## GIVEN MATERIAL:

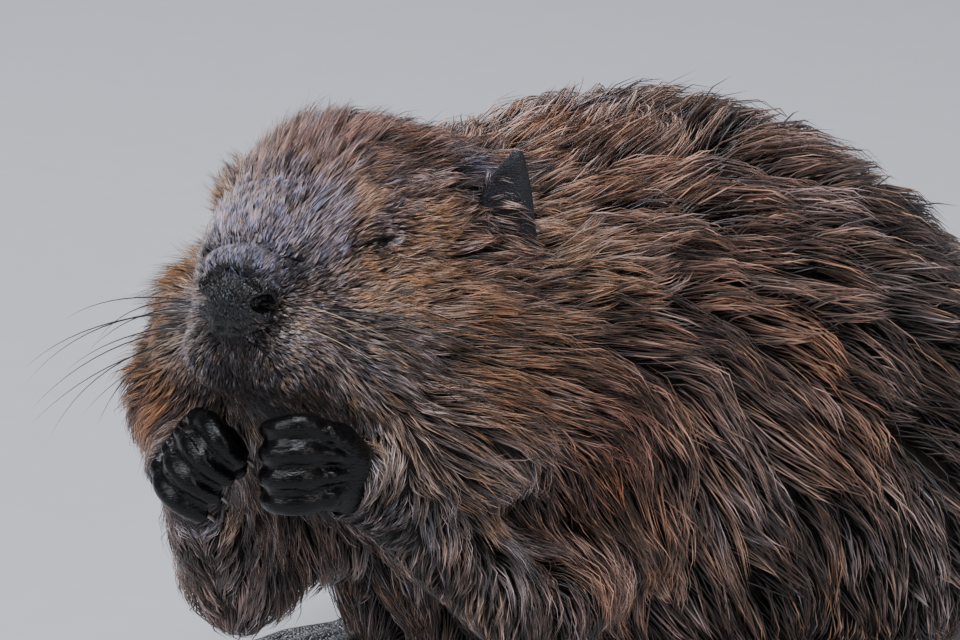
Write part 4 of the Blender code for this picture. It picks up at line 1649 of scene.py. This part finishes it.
SHORT_TUFT = TuftShape((0.0, 0.5), (0.85, 0.9), 0.0, 0.62)
LONG_TUFT = TuftShape((0.0, 0.30, 0.66), (0.75, 1.0, 0.60), 0.12, 0.80)


@dataclass
class Coat:
    """The whole coat: tufts of hairs, drawn together into pointed locks that lie over one another."""

    skin: Skin
    combs: CombField
    stations: int = 7
    tuft_share: float = 0.60  # of its length times its width that a tapered tuft covers
    short_hair: float = 0.024  # shorter ones are made of fewer triangles
    bundle: float = 3.2  # spacing of the bundles of locks, in locks
    wander: Pair = (0.15, 0.11)  # of a bundle and of a lock from the lie of the coat
    length_range: Pair = (0.78, 1.18)
    depth_range: Pair = (0.40, 1.00)
    stand_range: Pair = (0.1, 1.4)
    stand_scale: float = 0.18
    wild_share: float = 0.12  # of the locks
    wildness: Pair = (2.4, 0.8)  # how far the wild locks stand out, and the others
    highest_stand: float = 0.019  # of the end of a hair, above the lie of the coat
    draw: Pair = (0.40, 0.26)  # how far the ends of short locks are drawn together, and long ones more
    draw_lengths: Pair = (0.008, 0.024)  # of the short and of the long locks
    lock_light: Pair = (-0.10, 0.44)  # mean and spread, as powers of e
    lock_warmth: float = 0.10
    root_sunk: float = 0.0008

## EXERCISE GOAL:
Copy out each line exactly.

## ANSWER:
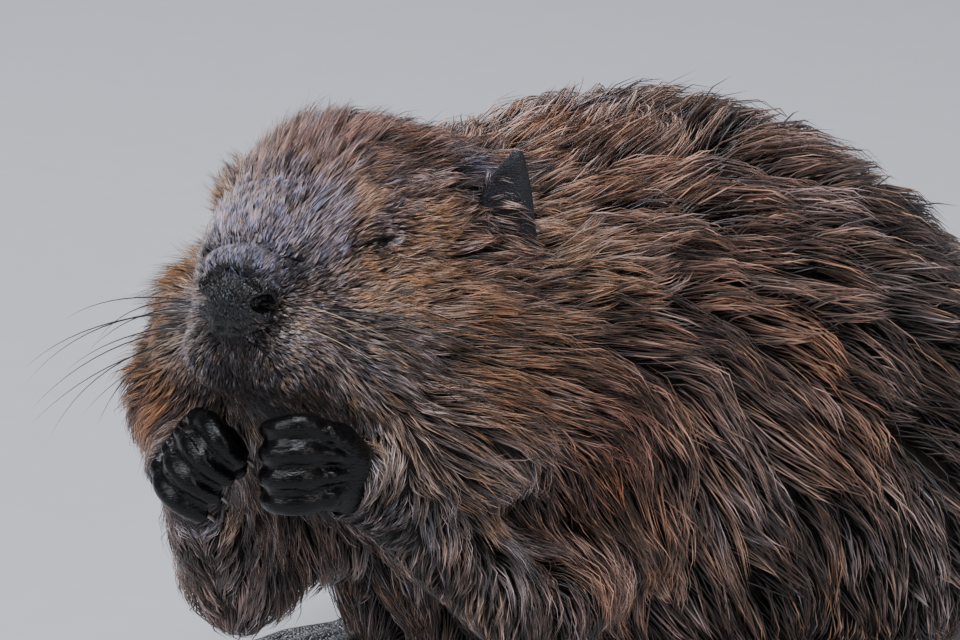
Write part 4 of the Blender code for this picture. It picks up at line 1649 of scene.py. This part finishes it.
SHORT_TUFT = TuftShape((0.0, 0.5), (0.85, 0.9), 0.0, 0.62)
LONG_TUFT = TuftShape((0.0, 0.30, 0.66), (0.75, 1.0, 0.60), 0.12, 0.80)


@dataclass
class Coat:
    """The whole coat: tufts of hairs, drawn together into pointed locks that lie over one another."""

    skin: Skin
    combs: CombField
    stations: int = 7
    tuft_share: float = 0.60  # of its length times its width that a tapered tuft covers
    short_hair: float = 0.024  # shorter ones are made of fewer triangles
    bundle: float = 3.2  # spacing of the bundles of locks, in locks
    wander: Pair = (0.15, 0.11)  # of a bundle and of a lock from the lie of the coat
    length_range: Pair = (0.78, 1.18)
    depth_range: Pair = (0.40, 1.00)
    stand_range: Pair = (0.1, 1.4)
    stand_scale: float = 0.18
    wild_share: float = 0.12  # of the locks
    wildness: Pair = (2.4, 0.8)  # how far the wild locks stand out, and the others
    highest_stand: float = 0.019  # of the end of a hair, above the lie of the coat
    draw: Pair = (0.40, 0.26)  # how far the ends of short locks are drawn together, and long ones more
    draw_lengths: Pair = (0.008, 0.024)  # of the short and of the long locks
    lock_light: Pair = (-0.10, 0.44)  # mean and spread, as powers of e
    lock_warmth: float = 0.10
    root_sunk: float = 0.0008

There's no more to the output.